Vibes? By donning the mantle of Israel’s staunchest supporter, America’s highest ranking Jew in government, Schumer sought to accomplish two things. The first was to blunt the outrage that the left wing of the Democratic Party has toward Genocide Joe for not backing Gaza as the oppressed against the Apartheid Genocidal Settler Colonial State of Israel. Schumer hoped to shift the focus off Biden and onto Bibi as the bad dude to be blamed. It didn’t work and won’t work.

The second thing, and it remains unclear at the moment as President Biden has yet to say whether he supports or condemns Schumer’s call for regime change, is that Netanyahu has made no pretense of trying to make Biden look good, or at least not awful, by adopting the rhetoric of empathy and conciliation even as Hamas refuses a ceasefire or the release of the Israeli and American (did we forget about them?) hostages in Gaza. If the goal was to trade the unpleasant and uncooperative Bibi for a prime minister who would help shore up Biden’s support with the left fringe, the speech was a miserable failure as Israelis were universally outraged by Schumer’s attempted interference in their domestic politics.

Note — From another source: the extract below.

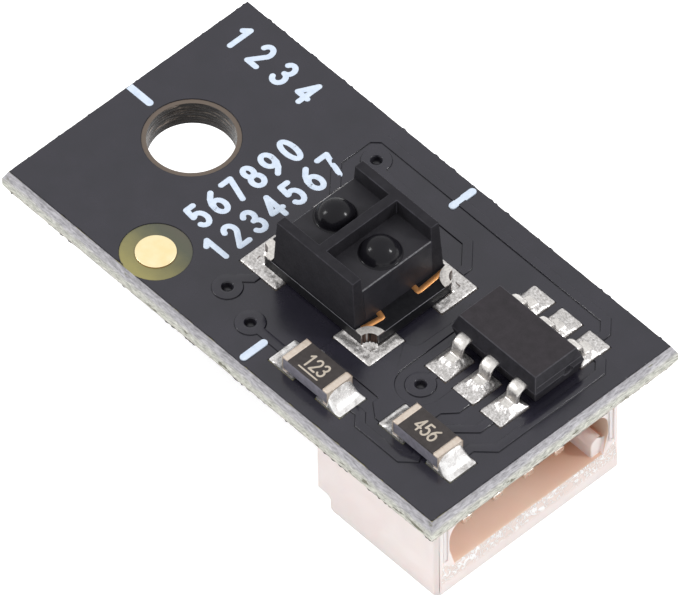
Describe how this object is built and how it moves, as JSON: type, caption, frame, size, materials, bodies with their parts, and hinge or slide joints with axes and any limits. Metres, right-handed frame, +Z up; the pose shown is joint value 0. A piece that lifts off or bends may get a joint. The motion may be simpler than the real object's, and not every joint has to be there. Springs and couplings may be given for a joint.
{
  "type": "reflective optical sensor",
  "caption": "Small black circuit board with a reflective infrared sensor, a chip, resistors, a mounting hole and a side-entry connector underneath.",
  "frame": {"origin": "on the axis of the mounting hole, at the top face of the board's laminate", "axes": "+X along the board, from the mounting hole to the connector's mouth; +Z up, out of the face that carries the sensor"},
  "size_m": [0.0149, 0.008, 0.0058],
  "materials": {
    "laminate": "sawn and snapped glass-epoxy",
    "solder_mask": "satin black lacquer",
    "copper": "etched",
    "gold": "gold plated, satin",
    "print": "printed ink",
    "substrate": "sawn black laminate",
    "terminal": "tin plated",
    "shell": "moulded black polymer",
    "epoxy": "moulded dark epoxy",
    "silicon": "polished",
    "chip_body": "moulded epoxy",
    "tinned_lead": "tin plated",
    "ceramic": "fired ceramic",
    "coat": "fired glaze",
    "cap": "tin plated, satin",
    "nylon": "moulded, slightly translucent",
    "contact_metal": "tin plated",
    "solder": "reflowed, bright"
  },
  "bodies": {
    "root": {"circuit_board": "laminate", "top_copper": "copper", "bottom_copper": "copper", "via_barrels": "copper", "top_solder_mask": "solder_mask", "bottom_solder_mask": "solder_mask", "fiducial": "gold", "silkscreen_ticks": "print", "sensor_substrate": "substrate", "sensor_terminal_1": "terminal", "sensor_terminal_2": "terminal", "sensor_terminal_3": "terminal", "sensor_terminal_4": "terminal", "sensor_traces": "copper", "sensor_housing": "shell", "emitter_lens": "epoxy", "detector_lens": "epoxy", "emitter_die": "silicon", "detector_die": "silicon", "ic_body": "chip_body", "ic_lead_1": "tinned_lead", "ic_lead_2": "tinned_lead", "ic_lead_3": "tinned_lead", "ic_lead_4": "tinned_lead", "ic_lead_5": "tinned_lead", "ic_lead_6": "tinned_lead", "resistor_1_body": "ceramic", "resistor_1_coat": "coat", "resistor_1_cap_left": "cap", "resistor_1_cap_right": "cap", "resistor_2_body": "ceramic", "resistor_2_coat": "coat", "resistor_2_cap_left": "cap", "resistor_2_cap_right": "cap", "connector_housing": "nylon", "contact_1": "contact_metal", "contact_2": "contact_metal", "contact_3": "contact_metal", "contact_4": "contact_metal", "solder_tab_1": "terminal", "solder_tab_2": "terminal", "sensor_solder": "solder", "ic_solder": "solder", "resistor_1_solder": "solder", "resistor_2_solder": "solder", "connector_solder": "solder"}
  },
  "joints": []
}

But Schumer’s point, that Israel cannot succeed if it becomes an international pariah, is undeniable. The problem is that Schumer’s speech has now contributed to Israel being viewed as a pariah for defending itself just as any country, most notably including this country, would and did when attacked. Schumer’s speech validated the “free Palestine” and “from the river to the sea” midwits by laying the blame for this travesty on Bibi’s intransigence rather than Hamas’ terrorism. If the world ends up seeing Israel as a pariah, Chuck Schumer will have been a major contributor to its demise.